Pinkie-Dawn
Vampire Waifu
- 9,528
- Posts
- 11
- Years
- Age 31
- California
- Seen Feb 16, 2021
These are partially the reasons why some games never get exported to some countries outside of their own. There's that one country where a certain genre, or a certain franchise, is incredibly popular compared to the rest, to which it garners the best unit sales and/or highest scores. However, this has me thinking; because of how one genre/series sells like hot cakes and curb stomps other genres/series to the ground in one country, should companies stop exporting those games in fear of another low sales by the dominance of that one popular genre?

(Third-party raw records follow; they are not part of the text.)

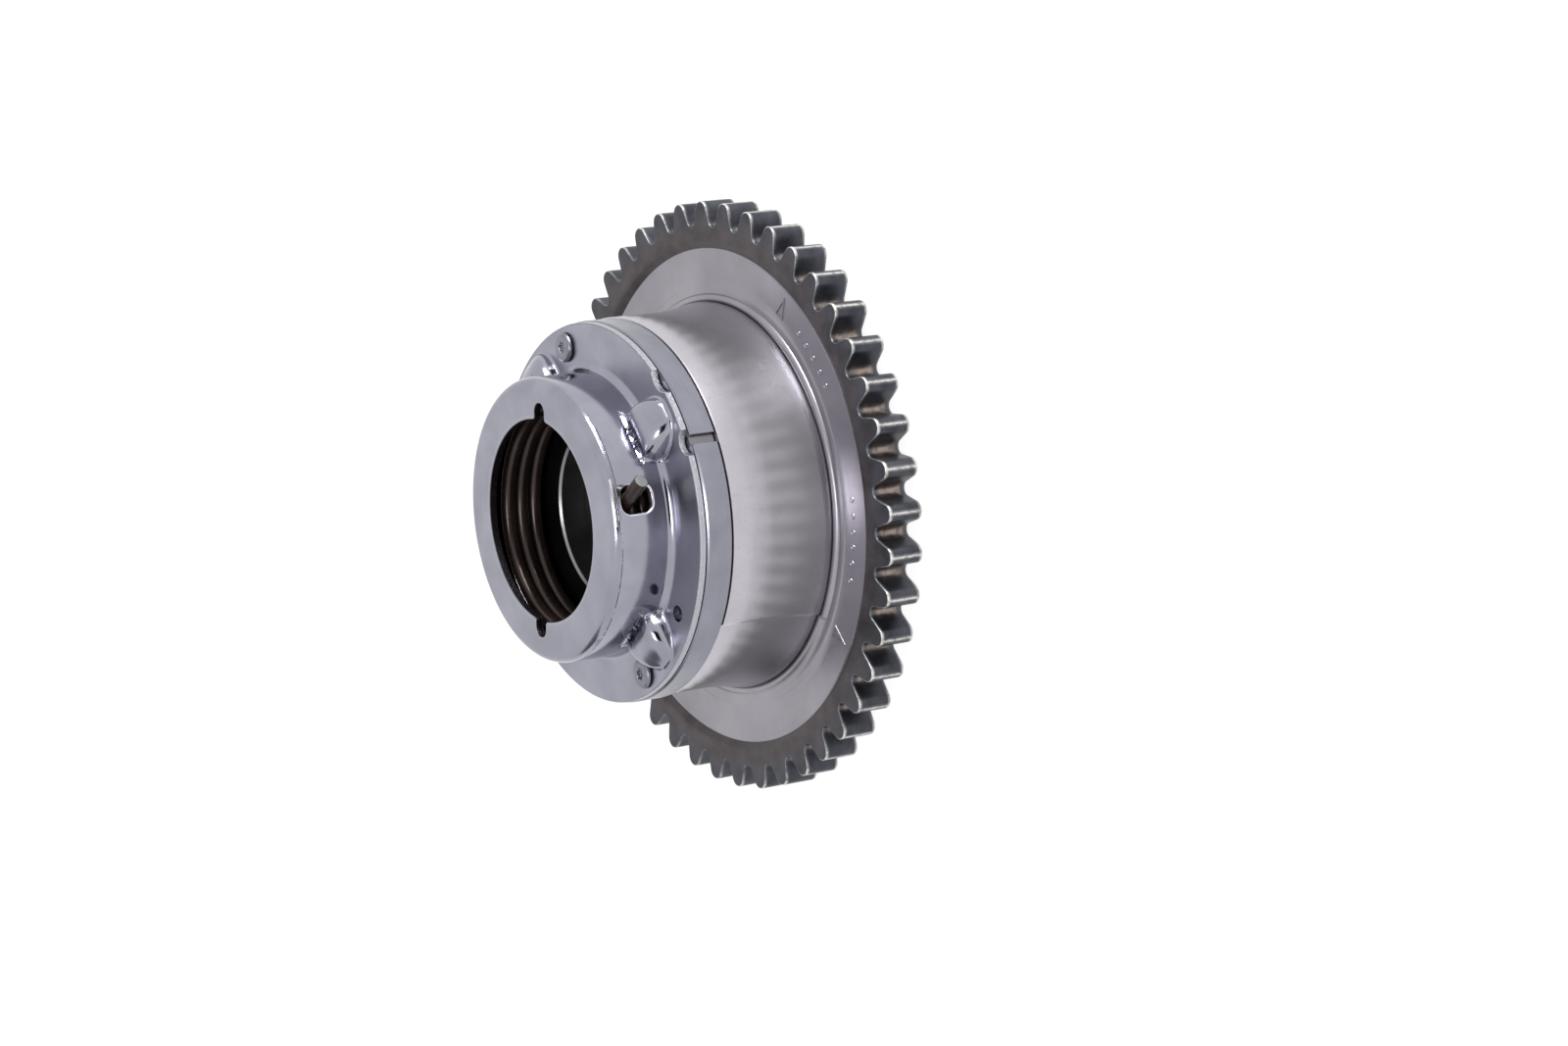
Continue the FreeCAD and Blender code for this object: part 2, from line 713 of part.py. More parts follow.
def lock_pin_spring():
    """Small compression spring between the pin's pocket and the cap."""
    place = polar(pin_circle, vane_angles()[lock_vane])
    wire = lock_spring_wire / 2
    bottom = pin_top - pin_pocket_depth + wire + fit_gap
    top = rotor_front - pin_cap_thickness - wire - fit_gap
    radius = pin_pocket_radius - lock_spring_wire
    helix = Part.makeHelix((top - bottom) / lock_spring_turns, top - bottom, radius)
    spring = round_wire(helix.Edges, wire)
    spring.translate(place + Vector(0, 0, bottom))
    return spring


def round_wire(edges, radius):
    """A round wire along a smooth path."""
    path = Part.Wire(Part.__sortEdges__(edges))
    first = path.OrderedEdges[0]
    start = first.valueAt(first.FirstParameter)
    ahead = first.tangentAt(first.FirstParameter)
    if first.Orientation == "Reversed":
        start = first.valueAt(first.LastParameter)
        ahead = first.tangentAt(first.LastParameter) * -1
    section = Part.Wire(Part.makeCircle(radius, start, ahead))
    return path.makePipeShell([section], True, True)


def lock_bush():
    """Hard bush in the back plate that the lock pin's nose drops into."""
    place = polar(pin_circle, vane_angles()[lock_vane])
    bush = cylinder(lock_bush_radius, chamber_floor - lock_bush_length, chamber_floor, place)
    return bush.cut(cylinder(pin_nose_radius + lock_bush_gap, 0, chamber_floor, place))


def dowel(bottom):
    """Locating dowel, half in the plate and half in the housing's first lobe."""
    place = polar(dowel_circle, first_lobe_angle + dowel_offset)
    return cylinder(dowel_radius, bottom, bottom + dowel_length, place)


def coil_ends():
    """Angle and height of the torsion spring's rear end."""
    rear_height = front_plate_front + wire_radius + coil_seat_gap
    turns = (front_plate_front + coil_front - rear_height) / coil_pitch
    return coil_front_angle - 360.0 * turns, rear_height, turns


def spring_leg_place():
    """Where the spring's inner leg goes down into the rotor."""
    rear_angle, _, _ = coil_ends()
    return leg_corners(rear_angle)[-1]


def leg_corners(rear_angle):
    """Ends of the inner leg's bends, as points on the plan: coil end, bent in, bent down."""
    start = polar(coil_radius, rear_angle)
    along = polar(1, rear_angle - 90)
    inward = polar(-1, rear_angle)
    bent_in = start + (along + inward) * leg_bend_radius
    at_run_end = bent_in + inward * leg_run
    bent_down = at_run_end + inward * leg_bend_radius
    return start, bent_in, at_run_end, bent_down


def bend(start, before, after, radius):
    """An arc that leaves start along before and ends along after, with its end point."""
    turn = before.getAngle(after)
    reach = radius * math.tan(turn / 2)
    corner = start + before * reach
    end = corner + after * reach
    bisector = (after - before).normalize()
    middle = corner + bisector * (radius / math.cos(turn / 2) - radius)
    return Part.Arc(start, middle, end).toShape(), end


def torsion_spring():
    """Wire coil with its outer end out through the cover and its inner leg into the rotor."""
    rear_angle, rear_height, turns = coil_ends()
    front_height = front_plate_front + coil_front
    helix = Part.makeHelix(coil_pitch, front_height - rear_height, coil_radius)
    helix.rotate(CENTRE, Z_AXIS, rear_angle)
    helix.translate(Vector(0, 0, rear_height))
    slope = math.atan(coil_pitch / (2 * math.pi * coil_radius))
    rise = Z_AXIS * math.sin(slope)

    front = polar(coil_radius, coil_front_angle, front_height)
    leaving = polar(math.cos(slope), coil_front_angle + 90) + rise
    fall = math.radians(tang_drop_angle)
    outward = polar(math.cos(fall), tang_direction) - Z_AXIS * math.sin(fall)
    tang_arc, tang_start = bend(front, leaving, outward, tang_bend_radius)
    tang = Part.LineSegment(tang_start, tang_start + outward * tang_length).toShape()

    rear = polar(coil_radius, rear_angle, rear_height)
    backing = polar(math.cos(slope), rear_angle - 90) - rise
    inward = polar(-1, rear_angle)
    leg_arc, leg_start = bend(rear, backing, inward, leg_bend_radius)
    run_end = leg_start + inward * leg_run
    run = Part.LineSegment(leg_start, run_end).toShape()
    down_arc, down_start = bend(run_end, inward, Z_AXIS * -1, leg_bend_radius)
    foot = Vector(down_start.x, down_start.y, rotor_front - leg_depth)
    leg = Part.LineSegment(down_start, foot).toShape()

    return round_wire([tang, tang_arc] + helix.Edges + [leg_arc, run, down_arc, leg], wire_radius)


def main():
    save("sprocket_housing", sprocket_housing())
    save("back_plate", back_plate())
    save("front_plate", front_plate())
    save("spring_cover", spring_cover())
    save("cover_screws", cover_screws())
    save("clamp_bolts", clamp_bolts())
    save("rotor", rotor())
    save("torsion_spring", torsion_spring())
    for index, angle in enumerate(vane_angles()):
        if index == lock_vane:
            angle += lock_seal_shift()
        name = str(index + 1)
        save("vane_seal_" + name, vane_seal(angle))
        floor = chamber_radius - radial_gap - seal_slot_depth
        save("vane_seal_spring_" + name, seal_spring(angle, floor, 1))
    for index, angle in enumerate(lobe_angles()):
        name = str(index + 1)
        save("lobe_seal_" + name, lobe_seal(angle))
        floor = hub_radius + radial_gap + seal_slot_depth
        save("lobe_seal_spring_" + name, seal_spring(angle, floor, -1))
    save("lock_pin", lock_pin())
    save("lock_pin_cap", lock_pin_cap())
    save("lock_pin_spring", lock_pin_spring())
    save("lock_bush", lock_bush())
    save("back_dowel", dowel(chamber_floor - dowel_length / 2))
    save("front_dowel", dowel(barrel_front - dowel_length / 2))


os.makedirs("parts", exist_ok=True)
main()
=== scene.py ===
import math

import bpy
import numpy as np
from mathutils import Matrix, Vector


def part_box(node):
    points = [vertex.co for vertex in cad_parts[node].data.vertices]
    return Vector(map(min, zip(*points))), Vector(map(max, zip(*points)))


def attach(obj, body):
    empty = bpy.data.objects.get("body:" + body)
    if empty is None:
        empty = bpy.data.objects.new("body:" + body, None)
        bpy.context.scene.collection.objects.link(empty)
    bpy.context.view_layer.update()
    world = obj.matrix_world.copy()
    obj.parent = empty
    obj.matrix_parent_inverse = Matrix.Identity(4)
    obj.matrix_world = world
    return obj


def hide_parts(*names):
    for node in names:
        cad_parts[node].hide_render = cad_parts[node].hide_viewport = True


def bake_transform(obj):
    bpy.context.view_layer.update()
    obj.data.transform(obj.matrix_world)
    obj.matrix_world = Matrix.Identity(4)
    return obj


# Cam phaser: a chain sprocket with a barrel, a turned front ring, and a drawn cover over a coil spring.
# Sizes are millimetres and angles are degrees about +Z, until a mesh is made. +Z is out of the cover's mouth.
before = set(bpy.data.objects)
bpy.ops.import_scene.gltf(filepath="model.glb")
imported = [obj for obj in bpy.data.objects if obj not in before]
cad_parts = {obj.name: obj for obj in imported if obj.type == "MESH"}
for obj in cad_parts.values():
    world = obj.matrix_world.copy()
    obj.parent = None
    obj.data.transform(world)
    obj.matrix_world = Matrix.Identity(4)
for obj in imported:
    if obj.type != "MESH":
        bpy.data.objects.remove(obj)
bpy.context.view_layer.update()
MM = 0.001


def low_high(node):
    """A frame node's box in millimetres."""
    low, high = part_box(node)
    return np.array(low) / MM, np.array(high) / MM


# Heights and radii taken from the frame
ring_low, ring_high = low_high("front_plate")
barrel_front = ring_low[2]
ring_front = ring_high[2]
ring_radius = 35.7
cover_low, cover_high = low_high("spring_cover")
cover_face = cover_high[2]

# Toothed rim
tooth_count = 44
tip_radius = 56.0
tip_rounding = 1.8
root_radius = 51.2
root_rounding = 1.3
first_tip_angle = 7.0
rim_width = 7.0
edge_break = 0.22

# Web and barrel
web_radius = 47.0
web_height = 5.8
web_step_radius = 40.1
web_step_height = 0.2
bead_radius = 37.7
bead_rounding = 0.95
barrel_radius = 35.9
barrel_chamfer = 0.3
flare_height = 11.6
flare_growth = 1.2
relief_depth = 0.6
relief_from = -132.0
relief_to = -26.0
recess_radius = 33.4
chamber_radius = 31.0
hub_radius = 19.85
lobe_middle = 45.0
lobe_half_angle = 18.5

# Front ring
ring_bore = 16.3
ring_bore_chamfer = 0.4
ring_chamfer = 0.3
groove_angle = 32.0
groove_half_width = 0.9
groove_depth = 0.8

# Drawn cover
sheet = 1.5
flange_radius = 35.5
wall_radius = 26.5
corner_rounding = 1.7
foot_rounding = 1.5
mouth_radius = 18.8
notch_reach = 22.0
notch_half_width = 1.85
notch_shoulder = 0.6
sheared_break = 0.14
burr_break = 0.35
dome_angles = (43.5, 130.5, 223.5, 316.5)
dome_circle = 27.2
dome_length = 7.2
dome_inner_length = 12.0
dome_width = 5.5
dome_height = 6.1
dome_sink = 0.3
dome_squareness = 4.0
crease_height = 5.8
crease_chord = 25.8
crease_depth = 1.1
crease_drop = 1.0
crease_slope = 0.24
crease_half_length = 5.7
crease_taper = 1.0
crease_rounding = 0.35
dent_rounding = 0.3
dome_fillet = 0.5
scallops = ((52.8, 5.8, 1.5), (31.3, 4.8, 1.9))
slot_angle = 17.75
slot_width = 5.2
slot_height = 6.5
slot_centre = 8.35
slot_corner = 1.9
pin_hole_angle = -25.65
pin_hole_circle = 30.9
pin_hole_radius = 1.5

ironed_line = 44.75

# Cover screws
screw_angles = (110.35, 205.75, 301.15)
screw_circle = 31.6
screw_head_radius = 2.8
screw_head_height = 1.0
screw_shank_radius = 1.5
screw_length = 5.5

# Timing marks on the web
dot_circle = 42.65
dot_angles = (54.5, 50.4, 46.3, 42.2, 38.2, 9.3, 5.3, 1.2, -2.4, -6.5, -11.0)
dot_radius = 0.62
dot_height = 0.14
triangle_angles = (63.6, -26.6)
triangle_inner = 41.2
triangle_outer = 45.4
triangle_width = 2.6
triangle_line = 0.34

# Torsion spring
wire_radius = 1.35
coil_radius = 21.2
coil_pitch = 2.85
coil_front = 9.95
coil_front_angle = 7.5
coil_seat_gap = 0.12
tang_direction = 46.0
tang_drop_angle = 4.0
tang_bend_radius = 3.4
tang_length = 8.9
leg_bend_radius = 3.6
leg_run = 1.2
leg_depth = 5.5


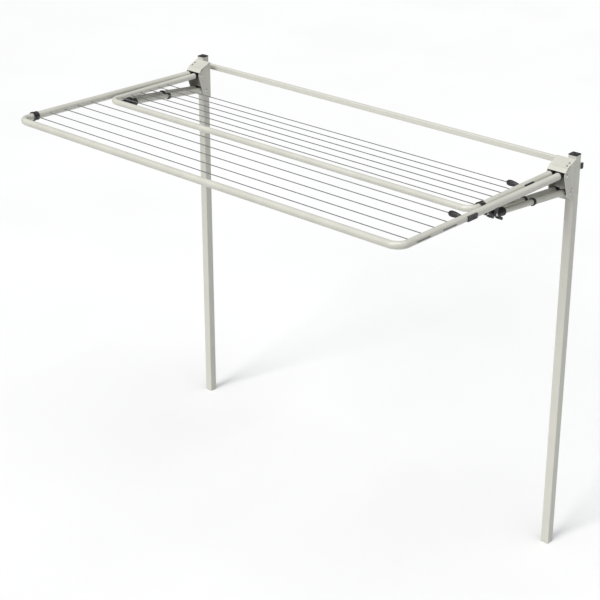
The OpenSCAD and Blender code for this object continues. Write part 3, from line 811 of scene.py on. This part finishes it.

In the U.S., shooter genres such as CoD are the most dominant titles in the U.S. in terms of sales and scores nowadays, scaring away Japanese companies from exporting their own games outside of Japan and are forced to distribute western titles in hopes to get money from the U.S. sales. This may happen to Mario and Pokémon one day by those western titles surpass those franchises. Then we have another case of video game cultural difference. In Japan, console Zelda games sell poorly in Japan, but in the U.S., console Zelda games sell really well, but I fear that Nintendo may end the franchise if another console Zelda game doesn't make a certain number of units in their home country regardless of how many units sold in the U.S. (because you know, eastern companies always listen to their homeland's audience rather than other countries, since that's how Nintendo pick their characters for SSB and ignore character requests from the U.S. and Europe explaining the lack of a playable Ridley in previous installments). What do you guys think about video game cultural differences: Are they an obstacle that video game companies must overcome or are they something with very little concern for companies?